Say: "You do not have to know every big word the first time you see it. Good readers look for parts they recognize. Today we are going to practice that." Show one root card at a time. "This root is tele. It means far. What words do you know that use tele? What do those words have to do with distance?" When your child finds a longer word in a book, say: "Let us break it apart before we guess. What part looks familiar? What might that tell us? Now let us check the sentence and see if your guess fits."

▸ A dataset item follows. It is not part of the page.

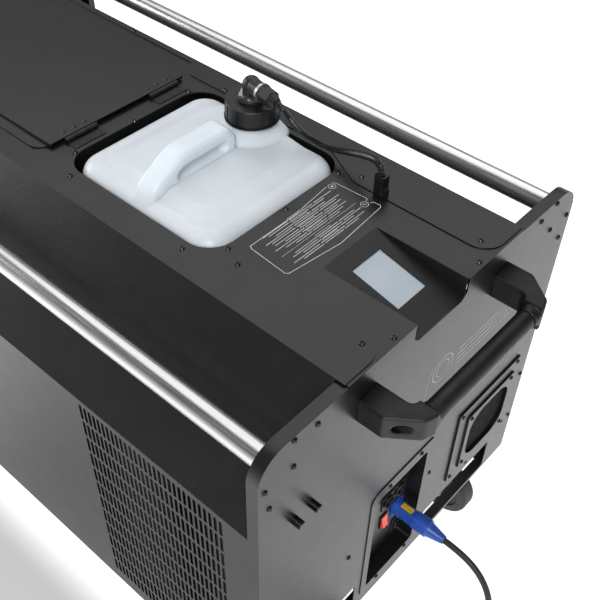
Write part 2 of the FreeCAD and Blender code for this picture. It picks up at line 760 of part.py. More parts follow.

⚠️ Common Mistakes to Watch For
  • Teaching too many roots in one lesson. Three is plenty.
  • Treating roots like isolated trivia instead of connecting them to real reading.
  • Jumping to dictionary definitions too fast. Let your child make a thoughtful guess first.
  • Expecting perfect answers. The goal is strategic thinking, not instant mastery.
🔽 If Your Child Struggles

Scale back to one root and just 2 or 3 example words. Use familiar words first, like telephone or autograph, so your child can feel successful. If reading-level text feels frustrating, do the lesson orally and save the book hunt for another day.

✏️ Easier Version

Choose just one root, like tele, and make it a quick conversation lesson. Brainstorm words, draw a simple picture for each one, and stop there. Even ten focused minutes is enough for a solid start.

🔼 Challenge Version

Add prefixes and suffixes to the root work. For example, look at transport, exported, and portable, then ask how the beginning and ending parts change the meaning. You can also have your child sort new words by root and explain their reasoning in writing.

📴 Offline Variation

Write roots and words on index cards and play matching games at the table. You can also hide word cards around the room and have your child find a word, read it, and match it to the correct root card.

📝 Teaching Notes

This lesson fits older elementary students who can read independently but still get stuck on academic vocabulary. It is especially helpful before science or social studies units, where Greek and Latin roots show up constantly.